Tiefsinnige Betrachtungen darüber anzustellen, inwieweit das Hofmannsthalsche »Elektra«-Drama uns im griechischen Tragödien-Begriff Furcht und Mitleid einflösst, und ob die Musik von Richard Strauss diese Wirkung erhöht, vertieft, verbreitert oder verflacht, – dazu ist es heute nacht zu spät. Es ist fast 12 Uhr, und wenn der Setzer in Berlin das Manuskript nicht um 8 Uhr in Händen hat, wird der »Signale«-Leser übermorgen nichts über das Ereignis der Saison, über diese »Elektra«-Premiere erfahren. Es sei also nur noch erwähnt, dass es infolge der grässlichen Herbe des Stoffes doch länger dauert, ehe Strauss mit all seinem enormen Können den Zuhörer in die Stimmung hineinzwingt. Und wenn auch alles, was Elektra und Chrysothemis einander sagen, psychologisch tiefgründig ist, so folgt man ihnen doch nicht so leicht und gern, wie der lüsternen, versengende Sinnlichkeit ausstrahlenden Salome. Das ist’s, wo Richard Strauss, der Berechnende, sich doch verrechnet hat, das Liebeselement, gesundes oder perverses, fehlt im Elektra-Stoff, denn dass Chrysothemis sich Kinder wünscht, gehört weiter nicht zur Handlung, ist nur ein Stück psychologischer Motivierung ihres Charakters. Die dramatische Intensität der Szene zwischen Klytämnestra und Elektra ist dann aber unwiderstehlich. Als erstere machte Frau Schumann-Heink trotz einer grausamen stimmlichen Indisposition einen mächtigen Eindruck. Der Höhepunkt des Dramas ist aber doch wohl das Erscheinen des Orestes. Da zeigt Richard Strauss, dass er Feuer in den Adern hat, wenn es sich um Steigerungen handelt. Die musikalische Illustrierung [124] des Totschlagens hinter der Szene, besonders bei der Klytämnestra, ist enorm effektvoll, wird sich aber aller Wahrscheinlichkeit nach bei wiederholtem Hören ebensosehr als Kalkulation und nicht als Inspiration erweisen, wie jene unheimlichen Geräusche beim Cysternen-Tode des Jochanaan. Was aber den unheimlichen Schlusstanz der Elektra betrifft, so dürfte er aller Wahrscheinlichkeit nach als ein bedenklicher Antiklimax erkannt werden.

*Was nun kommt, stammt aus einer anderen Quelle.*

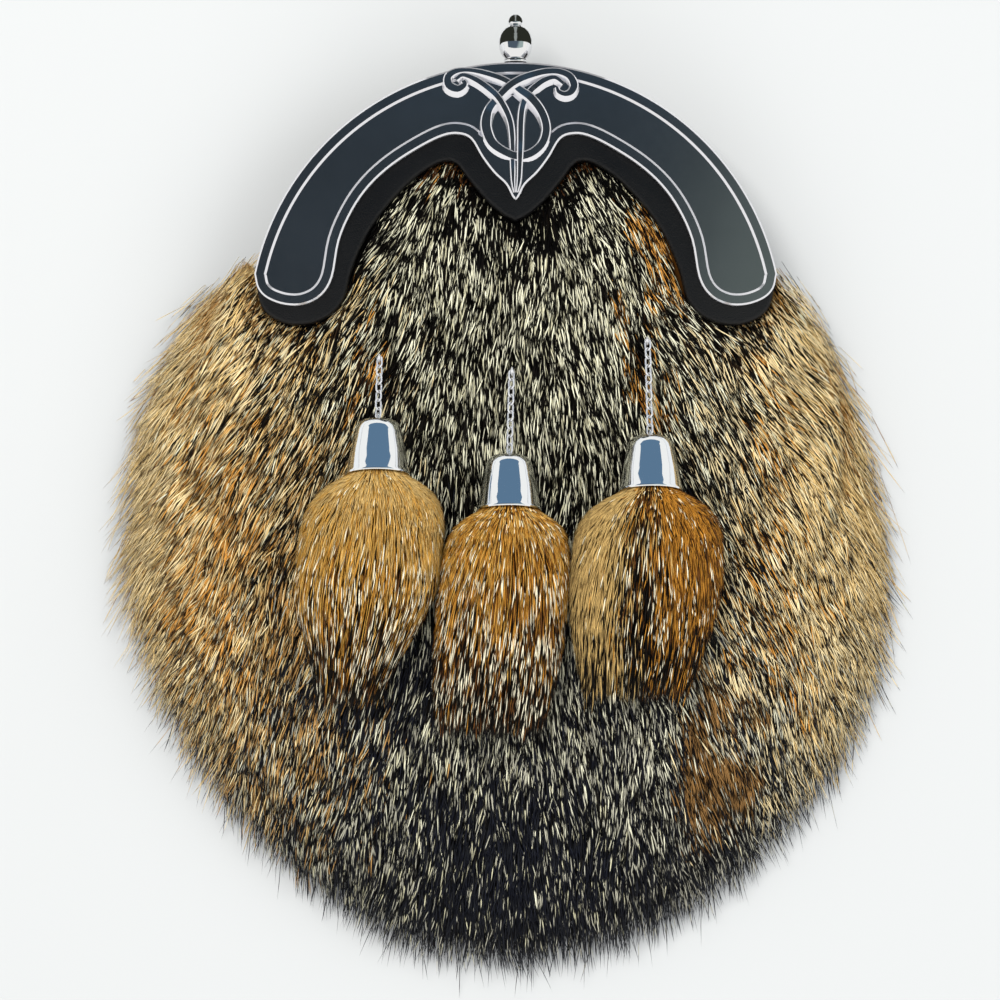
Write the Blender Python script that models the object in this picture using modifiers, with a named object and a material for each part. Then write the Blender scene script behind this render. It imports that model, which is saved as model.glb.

Noch einmal sei die Orchesterbehandlung erwähnt, die von Wohllaut (im höheren Sinne) strotzt. Im Punkte der Instrumentierung ist Strauss einfach ein Zauberer. Darüber und über seine Neigung, in den mehr lyrischen Momenten – des Kontrastes halber – fast bis zu banalen melodischen Phrasen seine Zuflucht zu nehmen, möge demnächst Eingehenderes gesagt werden.
Die Aufführung aber war eine derartige, dass man um Superlative verlegen ist, die entsprechend wären: kein Opernhaus der Welt könnte sie übertreffen, und es ist fraglich, ob man sie als Gesamtleistung irgendwo erreichen wird. Und Ernst von Schuch ist der Mann, dem für diese Tat der Lorbeer gebührt, und nach ihm sollte das ganze herrliche Orchester bekränzt werden. Von der Trägerin der Titelrolle, Frau Krull, lässt sich relativ nur das Allerbeste sagen, denn dass sie mit ihrer Erscheinung gegen die »hohlen Wangen« und »abgezehrten Arme« protestiert, dafür kann sie nicht [sic]; ebensowenig, dass ihre Stimme für die fanatische Elektra eigentlich zu fröhlich-gesund klingt. Welch eine Elektra würde Milka Ternina sein! Sehr schöne Stimmmittel und erkleckliches Temperament führte Margarethe Siems als Chrysothemis ins Gefecht. Perron sah vielleicht nicht jugendlich genug für den Orest aus, charakterisierte aber treffend.
Alles in allem: es war ein Abend, den man nicht so bald vergessen wird.